Intimations of an Immortal


I first visited Birdland in NYC when I was 16. My friends Connie and David's family loved jazz and played it constantly. This was as magical as the loaves and fishes to me as I was forced to listen to music furtively in my room because my parents had no appreciation for jazz and favored Gilbert and Sullivan.

Miracles happen sometimes, and they allowed me to go to Birdland if my older brother went along as chaperone. So Connie, David, my brother and I drove into Manhattan and found a table in the famous nightclub with thick blue smoke hanging like a solid entity halfway down from the ceiling.

Dizzy Gillespie was playing, and he sat at our table during all his breaks as he and Connie seemed to share a genuine, strong connection. He was a charming man with natural elegance and an intellectual fascination with everything, and he encouraged us to stretch our minds, too. He was friendly, outgoing, kind and humorous, and while I knew I was in the presence of greatness, I'm not sure I realized quite how great he was until later because he was so unaffected and egoless. Or maybe I did, as I bought all his albums and played them until the grooves disappeared.

My brother returned to college and my friends continued to bootleg me into Birdland while my parents thought I was at other girls' slumber parties. Whenever Dizzy was there, we were there. Charlie Parker was also on the bill once, but Dizzy was our destination, our god. He was a king among men.

A few years later, Connie gave birth to Dizzy Gillespie's only child, a chubby angel named Jeanie but called Tootsie by all. When she was three, I watched in awe as she sat in front of a blaring loudspeaker and arranged pickup sticks in perfect rhythm to the beat. At twelve she wore glasses, a mop of curls, and her trademark dimpled smile. She grew up as children do, and became an accomplished jazz singer. I've lost track of her family and Dizzy Gillespie died in 1993, but I still think of those Birdland nights as the best moments of my early adulthood.

The energy in that small, smoky club was electric. It took me to levels of awareness I had never imagined and opened a million doors in my young mind. Listening to those sublime musicians create new forms of art made me realize that there are no limits on the human spirit or our abilities if what we want to do is purely and simply the best that is in us.

In 1964, with his accustomed good humor, Dizzy Gillespie attempted to run for president, promising that if elected, the White House would be renamed The Blues House, Ray Charles would be appointed Librarian of Congress and Miles Davis head of the CIA. Imagine where we'd be now had he pulled that one off!

9 comments:

kwesi said...

We be jamming! Yeah mon.

heartinsanfrancisco said...

"Make Music, Not War..."

kwesi said...

BTW Heart, this was a great post. I'm a lover of story and it was great sitting at the table with you, being outlanding and rebellious for the sake of music, one of the other loves of my life. Here's to taking risk for the soul.

heartinsanfrancisco said...

I think when it comes down to it, all risks are for the soul.

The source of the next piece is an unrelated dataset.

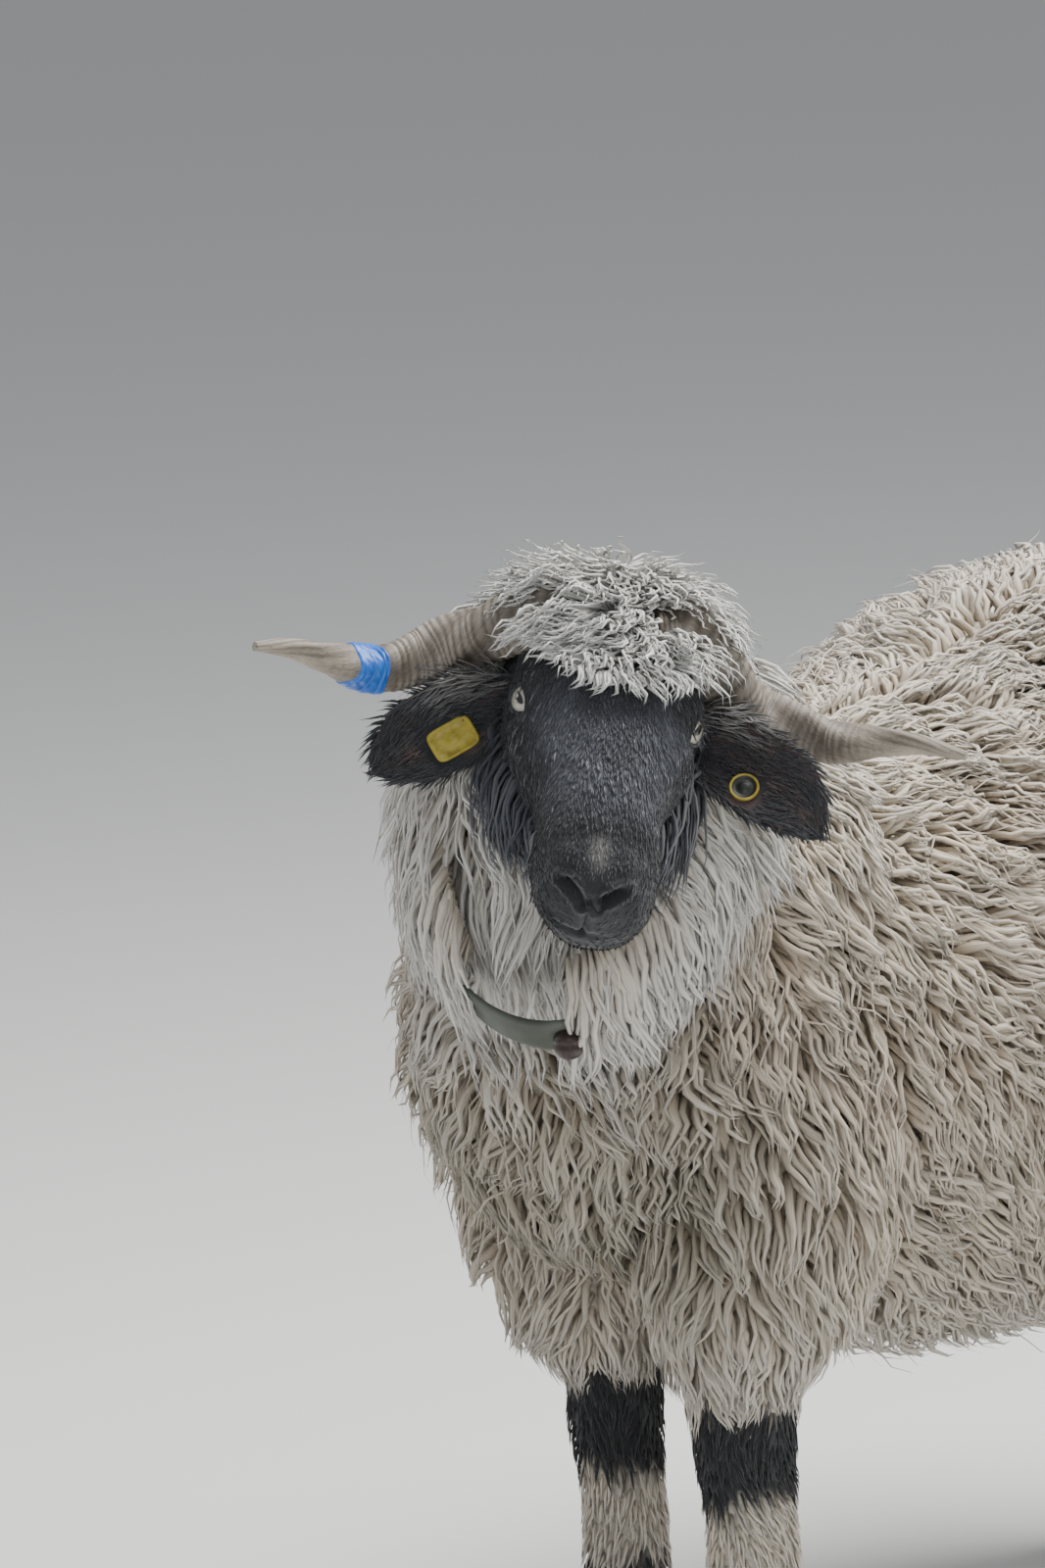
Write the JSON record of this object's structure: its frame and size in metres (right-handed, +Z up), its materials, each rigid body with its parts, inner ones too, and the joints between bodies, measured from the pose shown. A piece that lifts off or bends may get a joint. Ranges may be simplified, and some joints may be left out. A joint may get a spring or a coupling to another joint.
{
  "type": "valais blacknose sheep, standing",
  "caption": "Life-size still model of a horned black-nosed mountain sheep, standing with its head turned to its left, with collar and blank ear tags.",
  "frame": {"origin": "middle of the bounding box at floor level, under the claws' flat soles", "axes": "+Z up; the animal's body faces -Y; its left side is +X"},
  "size_m": [0.6134, 1.2986, 0.8727],
  "materials": {
    "fleece": "curly cream wool in locks",
    "white_wool": "white wool",
    "black_hair": "short blue-black hair",
    "horn": "ringed horn, satin",
    "eye": "wet pale iris with a dark pupil",
    "claw": "dark claw, satin",
    "tag_yellow": "blank plastic",
    "tape_blue": "blank adhesive tape",
    "strap": "worn flat webbing",
    "knob": "dark moulded knob"
  },
  "bodies": {
    "root": {"foreshank_left": "white_wool", "foreshank_right": "white_wool", "hindshank_left": "white_wool", "hindshank_right": "white_wool", "foreleg_left": "white_wool", "foreleg_right": "white_wool", "hindleg_left": "white_wool", "hindleg_right": "white_wool", "torso_front": "fleece", "torso_middle": "fleece", "torso_rear": "fleece", "tail": "white_wool", "neck": "white_wool", "head": "black_hair", "ear_left": "black_hair", "ear_right": "black_hair", "eye_left": "eye", "eye_right": "eye", "horn_left": "horn", "horn_right": "horn", "horn_tape": "tape_blue", "ear_tag_left": "tag_yellow", "ear_tag_right": "tag_yellow", "collar_strap": "strap", "collar_knob": "knob", "claw_fore_left_outer": "claw", "claw_fore_left_inner": "claw", "claw_fore_right_outer": "claw", "claw_fore_right_inner": "claw", "claw_hind_left_outer": "claw", "claw_hind_left_inner": "claw", "claw_hind_right_outer": "claw", "claw_hind_right_inner": "claw"}
  },
  "joints": []
}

I love story, too. And music!

Glad you could make it to that table. :<)

Stephen said...

another personal acquaintance we have in common. I met Dizzy in 1973 when he played a week long engagement at a theatre I work at. What a lovely, funny man.

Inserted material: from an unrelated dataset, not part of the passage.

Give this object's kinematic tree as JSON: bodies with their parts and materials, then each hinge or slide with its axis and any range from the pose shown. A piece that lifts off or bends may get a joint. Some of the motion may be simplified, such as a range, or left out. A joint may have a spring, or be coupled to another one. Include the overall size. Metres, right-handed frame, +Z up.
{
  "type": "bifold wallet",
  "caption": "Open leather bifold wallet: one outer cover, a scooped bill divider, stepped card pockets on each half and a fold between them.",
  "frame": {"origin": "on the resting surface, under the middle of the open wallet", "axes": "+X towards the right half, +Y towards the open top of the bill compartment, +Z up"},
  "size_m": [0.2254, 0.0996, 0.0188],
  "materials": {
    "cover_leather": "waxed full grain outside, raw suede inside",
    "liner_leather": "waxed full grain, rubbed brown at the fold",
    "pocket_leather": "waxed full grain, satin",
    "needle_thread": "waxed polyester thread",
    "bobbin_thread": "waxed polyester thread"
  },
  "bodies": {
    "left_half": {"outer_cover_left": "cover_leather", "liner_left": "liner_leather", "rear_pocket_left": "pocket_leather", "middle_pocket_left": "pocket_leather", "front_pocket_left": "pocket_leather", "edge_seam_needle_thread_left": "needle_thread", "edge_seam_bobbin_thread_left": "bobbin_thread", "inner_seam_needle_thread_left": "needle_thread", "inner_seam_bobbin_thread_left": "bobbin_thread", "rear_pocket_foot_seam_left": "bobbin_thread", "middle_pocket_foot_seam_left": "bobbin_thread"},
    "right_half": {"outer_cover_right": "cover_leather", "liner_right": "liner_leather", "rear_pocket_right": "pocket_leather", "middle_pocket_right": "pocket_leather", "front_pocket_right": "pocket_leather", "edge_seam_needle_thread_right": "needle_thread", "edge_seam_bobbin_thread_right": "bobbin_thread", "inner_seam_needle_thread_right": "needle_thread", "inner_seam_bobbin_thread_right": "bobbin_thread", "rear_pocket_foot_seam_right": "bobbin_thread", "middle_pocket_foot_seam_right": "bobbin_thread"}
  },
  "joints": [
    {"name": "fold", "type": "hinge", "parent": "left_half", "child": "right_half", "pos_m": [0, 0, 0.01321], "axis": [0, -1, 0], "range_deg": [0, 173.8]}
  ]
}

heartinsanfrancisco said...

Hey, Birthday Boy, I had no idea you'd met him. He was, indeed, a beautiful and delightful man. And he performed until one month before he died! We should all enjoy such productive lives.

urban-urchin said...

Wow! What a cool story. It must have been amazing to *discover* jazz for yourself...

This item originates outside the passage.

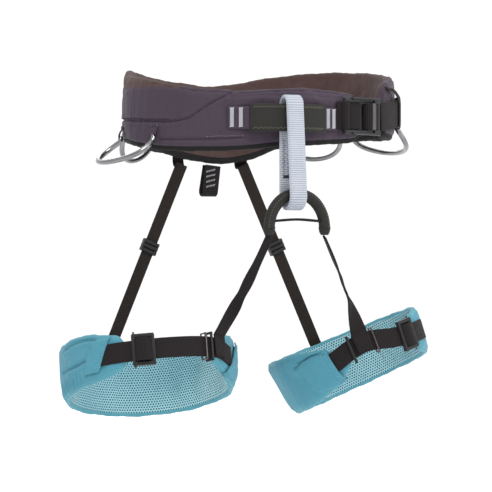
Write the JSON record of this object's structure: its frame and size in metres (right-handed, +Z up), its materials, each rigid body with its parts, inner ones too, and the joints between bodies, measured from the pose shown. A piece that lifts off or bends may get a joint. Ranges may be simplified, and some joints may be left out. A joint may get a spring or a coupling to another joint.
{
  "type": "climbing harness",
  "caption": "Padded climbing harness with a waist belt, belay loop, leg bridge, buckled leg loops, elastic rear straps, gear loops and a haul loop.",
  "frame": {"origin": "centre of the waist opening, at the height of the waist webbing", "axes": "+X towards the wearer's left, -Y towards the wearer's front, +Z up out of the waist opening"},
  "size_m": [0.3886, 0.2298, 0.3539],
  "materials": {
    "face_fabric": "plain woven nylon face with a soft sheen",
    "belt_mesh": "brushed knit lining",
    "foam": "closed-cell foam, hidden by its covers",
    "webbing": "flat woven nylon webbing",
    "binding": "folded edge tape",
    "sleeve_fabric": "hard-wearing woven cover",
    "light_thread": "bar-tack thread",
    "dark_thread": "bar-tack thread",
    "belay_webbing": "ribbed load webbing",
    "gear_rod": "smooth moulded plastic over cord",
    "buckle_metal": "black coated aluminium",
    "buckle_plastic": "black moulded plastic",
    "steel": "polished steel ring",
    "leg_fabric": "plain woven nylon face with a soft sheen",
    "leg_mesh": "open spacer mesh with hexagonal holes"
  },
  "bodies": {
    "waist_belt": {"belt_outer_shell": "face_fabric", "belt_foam_core": "foam", "belt_inner_lining": "belt_mesh", "belt_load_webbing": "webbing", "belt_bottom_binding": "binding", "belt_top_binding": "belt_mesh", "tie_in_webbing": "webbing", "tie_in_sleeve": "sleeve_fabric", "tie_in_bartacks": "light_thread", "gear_loop_anchor_tabs": "face_fabric", "elastic_anchor_tabs": "webbing", "waist_webbing_fixed": "webbing", "waist_webbing_adjusting": "webbing", "waist_strap_keeper": "webbing"},
    "waist_tail": {"waist_webbing_tail": "webbing"},
    "waist_buckle": {"waist_buckle_frame": "buckle_metal"},
    "waist_slide_bar": {"waist_buckle_slide_bar": "buckle_metal"},
    "belay_loop": {"belay_loop_webbing": "belay_webbing", "belay_loop_stitching": "dark_thread"},
    "leg_bridge": {"bridge_webbing_core": "webbing", "bridge_sleeve": "sleeve_fabric", "bridge_cross_strap": "webbing", "bridge_end_caps": "sleeve_fabric"},
    "gear_loop_front_left": {"gear_loop_front_left": "gear_rod"},
    "gear_loop_rear_left": {"gear_loop_rear_left": "gear_rod"},
    "gear_loop_front_right": {"gear_loop_front_right": "gear_rod"},
    "gear_loop_rear_right": {"gear_loop_rear_right": "gear_rod"},
    "haul_loop": {"haul_loop": "webbing"},
    "right_leg": {"right_leg_outer_shell": "leg_fabric", "right_leg_foam_pad": "foam", "right_leg_mesh_lining": "leg_mesh", "right_leg_edge_binding": "leg_fabric", "right_leg_webbing_fixed": "webbing", "right_leg_webbing_adjusting": "webbing", "right_leg_strap_keeper": "buckle_plastic", "right_leg_riser_ring": "steel", "right_riser_strap": "webbing", "right_elastic_strap": "webbing"},
    "right_leg_buckle": {"right_leg_buckle_frame": "buckle_plastic"},
    "right_leg_buckle_bar": {"right_leg_buckle_bar": "buckle_plastic"},
    "right_adjuster": {"right_elastic_adjuster": "buckle_plastic"},
    "left_leg": {"left_leg_outer_shell": "leg_fabric", "left_leg_foam_pad": "foam", "left_leg_mesh_lining": "leg_mesh", "left_leg_edge_binding": "leg_fabric", "left_leg_webbing_fixed": "webbing", "left_leg_webbing_adjusting": "webbing", "left_leg_strap_keeper": "buckle_plastic", "left_leg_riser_ring": "steel", "left_riser_strap": "webbing", "left_elastic_strap": "webbing"},
    "left_leg_buckle": {"left_leg_buckle_frame": "buckle_plastic"},
    "left_leg_buckle_bar": {"left_leg_buckle_bar": "buckle_plastic"},
    "left_adjuster": {"left_elastic_adjuster": "buckle_plastic"}
  },
  "joints": [
    {"name": "belay_loop_swing", "type": "hinge", "parent": "waist_belt", "child": "belay_loop", "pos_m": [0, -0.1105, 0.0073], "axis": [-1, 0, 0], "range_deg": [0, 5]},
    {"name": "leg_bridge_rock", "type": "hinge", "parent": "waist_belt", "child": "leg_bridge", "pos_m": [-0.005, -0.1145, -0.117], "axis": [1, 0, 0], "range_deg": [0, 11.25]},
    {"name": "right_leg_swing", "type": "hinge", "parent": "waist_belt", "child": "right_leg", "pos_m": [-0.0345, -0.1145, -0.1195], "axis": [-0.007, 0.9383, 0.3457], "range_deg": [-5, 25]},
    {"name": "right_adjuster_slide", "type": "slide", "parent": "right_leg", "child": "right_adjuster", "axis": [-0.388, 0.0073, -0.9216], "range_m": [-0.03, 0.05]},
    {"name": "right_leg_buckle_tilt", "type": "hinge", "parent": "right_leg", "child": "right_leg_buckle", "pos_m": [-0.15612, -0.07104, -0.22684], "axis": [-0.0335, -0.2756, -0.9607], "range_deg": [0, 14]},
    {"name": "right_leg_buckle_bar_slide", "type": "slide", "parent": "right_leg_buckle", "child": "right_leg_buckle_bar", "axis": [-0.9098, 0.4062, -0.0848], "range_m": [-0.002, 0.002]},
    {"name": "left_leg_swing", "type": "hinge", "parent": "waist_belt", "child": "left_leg", "pos_m": [0.0245, -0.1145, -0.1195], "axis": [-0.0449, -0.9395, -0.3395], "range_deg": [-5, 25]},
    {"name": "left_adjuster_slide", "type": "slide", "parent": "left_leg", "child": "left_adjuster", "axis": [0.4009, -0.028, -0.9157], "range_m": [-0.03, 0.05]},
    {"name": "left_leg_buckle_tilt", "type": "hinge", "parent": "left_leg", "child": "left_leg_buckle", "pos_m": [0.14734, -0.06666, -0.21408], "axis": [-0.3333, 0.225, 0.9156], "range_deg": [0, 14]},
    {"name": "left_leg_buckle_bar_slide", "type": "slide", "parent": "left_leg_buckle", "child": "left_leg_buckle_bar", "axis": [0.8842, 0.4118, 0.2206], "range_m": [-0.002, 0.002]},
    {"name": "gear_front_left_flap", "type": "hinge", "parent": "waist_belt", "child": "gear_loop_front_left", "pos_m": [0.14272, 0.00839, -0.009], "axis": [0.1217, -0.9926, 0], "range_deg": [0, 17]},
    {"name": "gear_rear_left_flap", "type": "hinge", "parent": "waist_belt", "child": "gear_loop_rear_left", "pos_m": [0.10481, 0.07493, -0.013], "axis": [0.8382, -0.5453, 0], "range_deg": [0, 55]},
    {"name": "gear_front_right_flap", "type": "hinge", "parent": "waist_belt", "child": "gear_loop_front_right", "pos_m": [-0.12749, -0.00959, -0.025], "axis": [-0.134, 0.991, 0], "range_deg": [0, 55]},
    {"name": "gear_rear_right_flap", "type": "hinge", "parent": "waist_belt", "child": "gear_loop_rear_right", "pos_m": [-0.09119, 0.07079, -0.014], "axis": [0.8057, 0.5923, 0], "range_deg": [0, 55]},
    {"name": "haul_loop_flap", "type": "hinge", "parent": "waist_belt", "child": "haul_loop", "pos_m": [-0.004, 0.096, -0.045], "axis": [1, 0, 0], "range_deg": [0, 45]},
    {"name": "waist_buckle_tilt", "type": "hinge", "parent": "waist_belt", "child": "waist_buckle", "pos_m": [0.05337, -0.10177, -0.00118], "axis": [0, 0, -1], "range_deg": [0, 14]},
    {"name": "waist_slide_bar_slide", "type": "slide", "parent": "waist_buckle", "child": "waist_slide_bar", "axis": [0.9419, 0.336, 0], "range_m": [-0.0015, 0.0015]},
    {"name": "waist_tail_flap", "type": "hinge", "parent": "waist_belt", "child": "waist_tail", "pos_m": [0.15319, -0.025, 0.007], "axis": [0, 0, -1], "range_deg": [0, 50]}
  ],
  "couplings": [
    {"joint": "leg_bridge_rock", "follows": "belay_loop_swing", "ratio": 2.25}
  ]
}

heartinsanfrancisco said...

Yeah, the great thing about jazz is that every time you hear it, you discover new things.

I also love chamber music, but it's all there already, the same notes that have been played for centuries, not open to interpretation in the same way as jazz, which is like a living thing.

That was my long answer. Short answer: YES.

heartinsanfrancisco said...

Correction: In my response to Stephen's comment, I said that Dizzy performed a month before he died. He had cancer and couldn't. I had read Maynard Ferguson's obituary yesterday and somehow, they ran together in my head because I was thinking about Dizzy. I don't usually get my trumpeters confused. My bad.